日本マイクロソフトは10月23日、年次ユーザーカンファレンス「The Microsoft Conference 2014」を2日間の予定で開幕させた。基調講演を務めた代表執行役社長の樋口泰行氏は、2月に就任した米Microsoftの最高経営責任者(CEO)であるSatya Nadella氏を紹介。Windows一辺倒の傾向があったとする以前の体制から、iPadやAndroidへの対応や、Windows AzureでIBMなどと協業するなど、Microsoftが「全方位戦略」を打ち出していることを強調した。
「NadellがCEOになり、iPadやAndroid対応をはじめ、AzureでのLinuxサポート、Oracle、SAP、Salesforce.com、10月22日はIBMとの提携を発表した。さまざまなものがAzure上で動くようにする全方位戦略に切り替えている」(樋口氏)
チャレンジャー精神を持った事業展開と1人あたり生産性アップを強調した樋口氏
Windowsタブレット広がる
全体戦略を説明した上で、樋口氏はタブレットを活用したいくつかの企業の事例を紹介した。
小田急電鉄は顧客へのすばやい情報伝達を目的にWindowsタブレットを導入
小田急電鉄は、2020年の東京五輪を見据え、鉄道サービスにおけるマルチ言語対応を進めている。課題は、電車の遅れなど非常時に運行情報を早く正確に利用者に伝えること。そのために、駅員をはじめ、幅広い社員がWindowsタブレットを利用している。
小田急電鉄の経営政策本部IT推進部の部長を務める後藤真哉氏は「IT部門としてはセキュリティの確保が気になる」と話した。
ローソン、中外製薬といった他の導入企業も同様のニーズを持っていた。また、三井住友銀行は4Kの高精細端末を使ってB3の大型ディスプレイによる接客を、TBSテレビは天気予報などでフリップを4KのWindowsタブレット端末で電子化した。
樋口氏は「他社タブレットではなくWindowsが選ばれている理由はセキュリティと管理性の高さ」と指摘。ビジネス用途のPCで幅広く使われているWindowsの強みが、タブレット分野で生きていると強調した。また、4Kの高精細ディスプレイなどの素材を交えることで、従来にはなかった用途にタブレットが利用できることを示した。
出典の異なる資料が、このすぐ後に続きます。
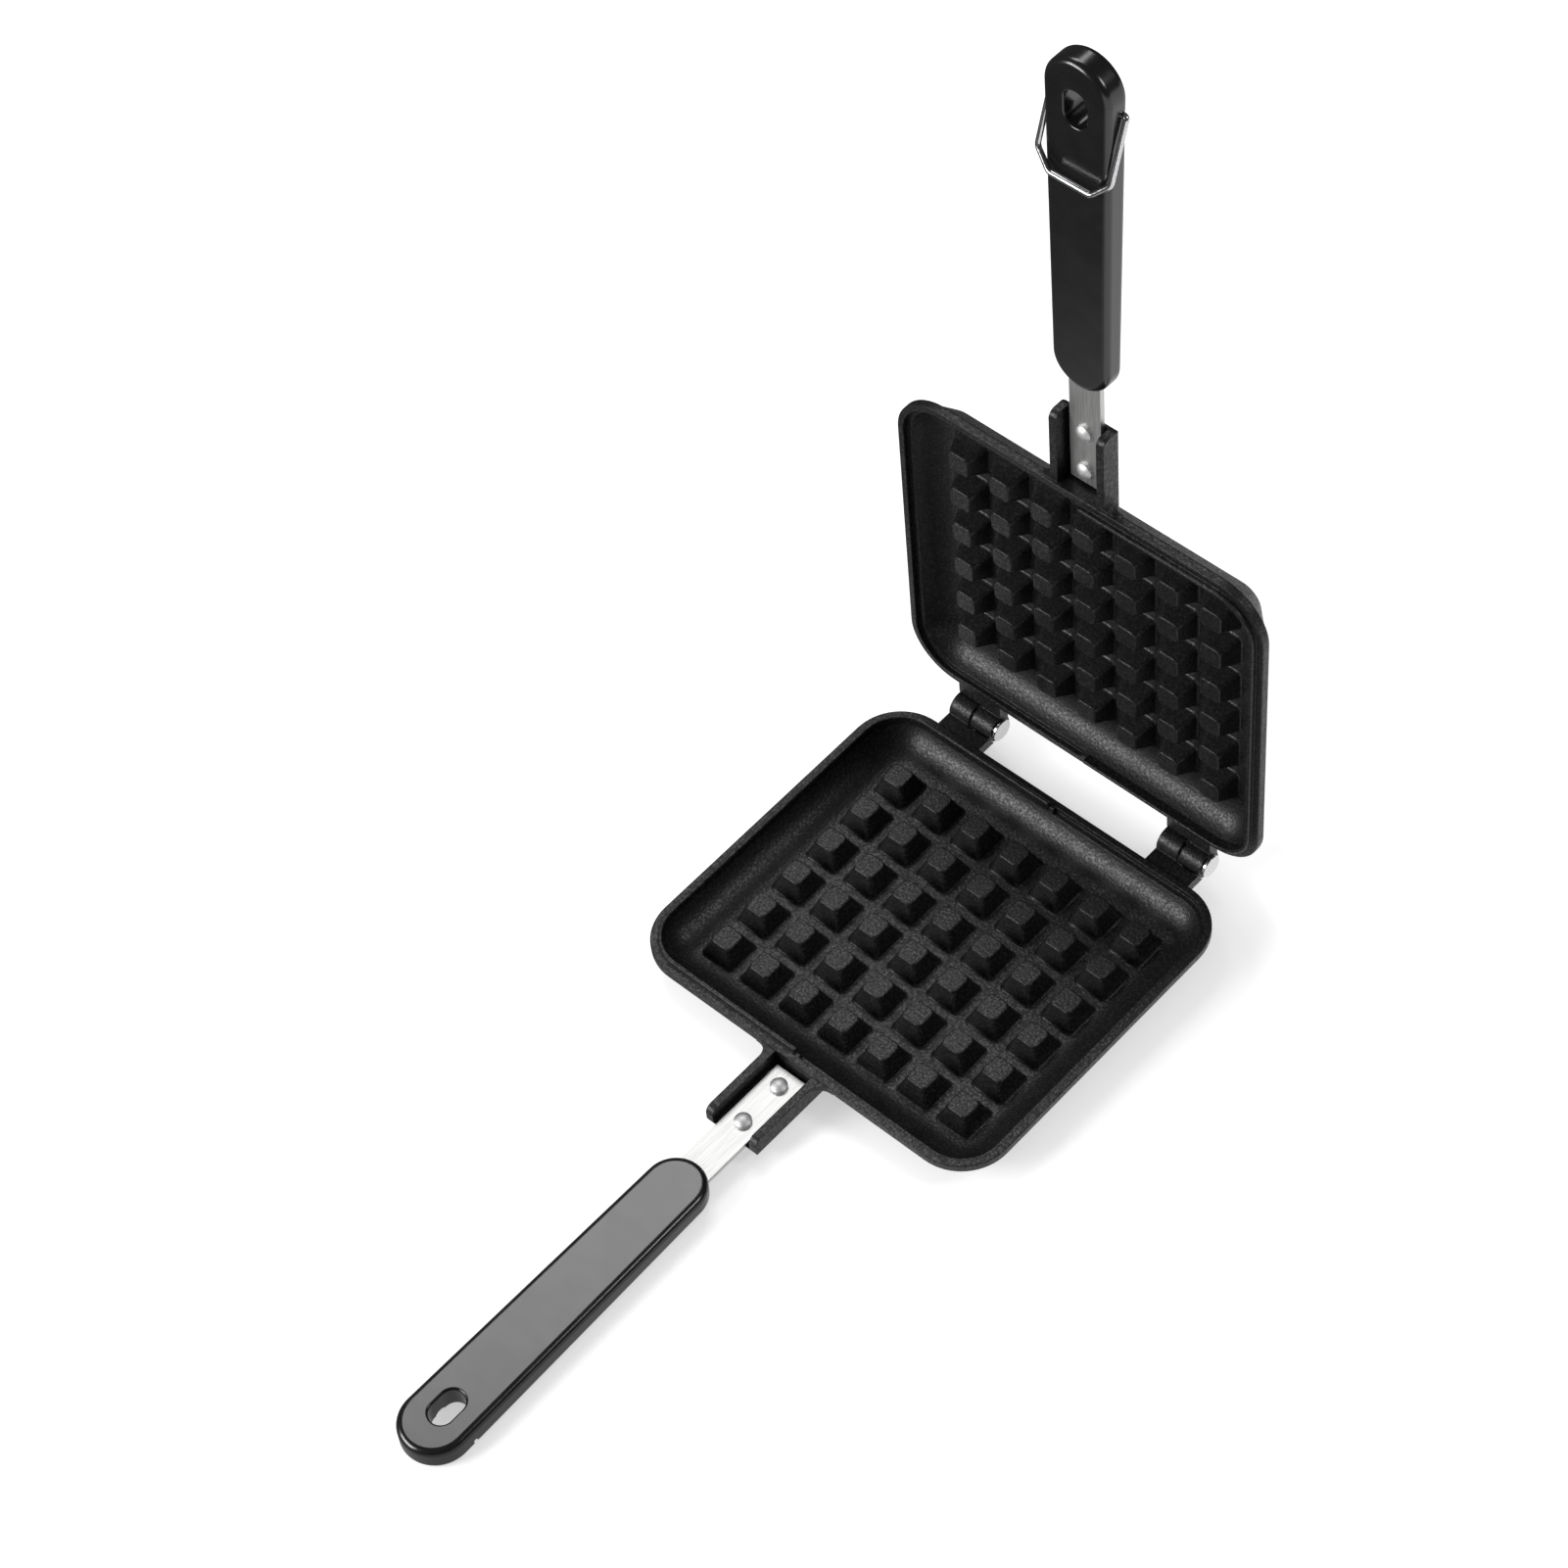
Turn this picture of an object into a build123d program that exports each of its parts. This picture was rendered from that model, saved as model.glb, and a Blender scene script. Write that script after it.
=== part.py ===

三井住友銀行は4Kの高精細端末を使ってB3の大型ディスプレイによる接客
Dynamics CRMが中核製品に
端末からソフトウェアに話を移した樋口氏が最初に紹介したのは「ビッグデータの民主化だ」とする「Power BI for Office 365」。多くのユーザーが使い慣れているExcelで、現場の担当者がそれぞれの業務をデータ分析しながら遂行できるようにするのが狙いだ。
特徴は、Nadell氏がMicrosoftの今後の3大中核製品としている「Dynamics CRM」との連携だ。
顧客を管理するアプリケーションであるCRMとPower BI for Office 365を組み合わせ、詳細な分析をできるようにすることで「顧客関連情報の一元化などによる営業生産改革、情報の多角的分析による経営意思決定改革を進められる」としている。
こうした分析機能を利用し、効果的なテレワークなどを実現するコミュニケーション基盤として、「Lync」や社内SNSの「Yammer」にも触れた。
Office 365やYammerのユーザーである伊藤忠商事は、相手の情報に応じたコミュニケーションができるようになったこと、移動中でも社内にいるのと同様に活動できること、組織の壁を越えた連携が可能であることの3つを導入効果として挙げた。
Yammerでは、すでに100以上の「コミュニティ」が立ち上がっており、特徴的なものとして、産休や育休中の社員を対象としたコミュニティがあるという。
樋口氏は、7割の企業がクラウドの活用を優先検討しているというデータに触れながら、顧客のビジネスのクラウド化を支援するサービス「FastTrack for Office 365」を展開していることを紹介した。
このほか、米国家安全保障局(NSA)のEdward Snowden氏による機密情報の暴露で明らかになり、全米が揺れた監視問題に対して、最高執行責任者(COO)のKevin Turne氏による「政府からの情報開示に一切応じない」とのコメントを紹介。
また、Azure向けデータセンターについては、日本での拡充を強調。「(エンタープライズ向けシステムは)私自身の本業分野ということもあり、今後さらに注力する」と話した。